Cal Poly MultiCultural Center (MCC) coordinator Sandi Wemigwase explained the problem with wearing these cultural costumes. She called it “cultural appropriation”.
“It’s taking something from another person’s culture — a part of their cultural identity — and not using it appropriately,” Wemigwase said.
Wearing Native headdresses or sombreros is an example of cultural appropriation and a form of racism, Wemigwase said.
“It’s racist because you’re taking your own power and privilege and you’re applying it to their objects and you’re applying it to their customs,” she said. “And you feel like you have the privilege to wear whatever it is you want to wear.”
The Native headdress is relegated exclusively to top leaders of a specific tribal community and worn for religious purposes only. But many who wear the head piece are unaware of its meaning, Wemigwase said.
“Usually, they don’t understand the background or the history with the pieces,” she said. “So when people appropriate that for their own, and they are wearing headdresses and outfits that are supposed to reference Native Americans, they’re making fun of not only what it looks like, but all the history behind it, as well as belittling the ceremonial purposes.”

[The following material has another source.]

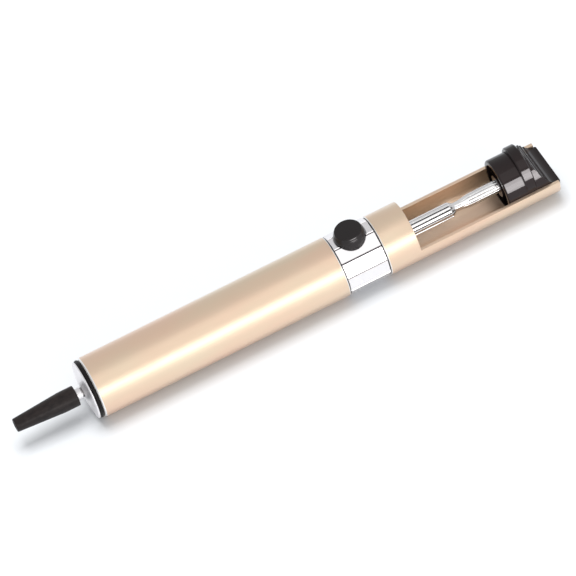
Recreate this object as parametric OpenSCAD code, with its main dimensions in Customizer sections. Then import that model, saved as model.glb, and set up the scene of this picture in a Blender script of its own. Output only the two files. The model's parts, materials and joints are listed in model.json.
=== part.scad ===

Wemigwase explained how people often justify wearing these offensive costumes by saying they are honoring a custom or a group of people.
“They’re usually not doing it in a sense of coming from an honorable place, especially if you’re dressing up for a drinking party,” she said. “It’s not like you’re dressing up and going to a cultural wedding. You’re dressing up to go party, as in it’s supposed to be funny, it’s supposed to be comical, it’s supposed to be something that is completely inappropriate.”
English junior and Safer student assistant Savannah Evans said that by turning someone’s culture into a costume, individuals assert their culture is normal and all others are not.
“When you wear something that’s appropriated, you’re not usually wearing it to understand the culture better,” Evans said. “You’re wearing it without understanding the struggles and what’s appreciated about that certain custom of that culture.”
Evans advised individuals this Halloween to rethink their costumes and how they might be perpetuating stereotypes of other cultures.
“If you’re questioning whether your costume is racist or sexist, don’t wear it,” she said.
Even though Let’s Party does hold cultural costumes such as Native clothing — according to Dutton, they carry them for children dressing up for Thanksgiving school activities — Dutton agreed Halloween was more about witches and scary things, not donning cultural relics.
“Sometimes you forget what Halloween is about: the scariness,” Dutton said.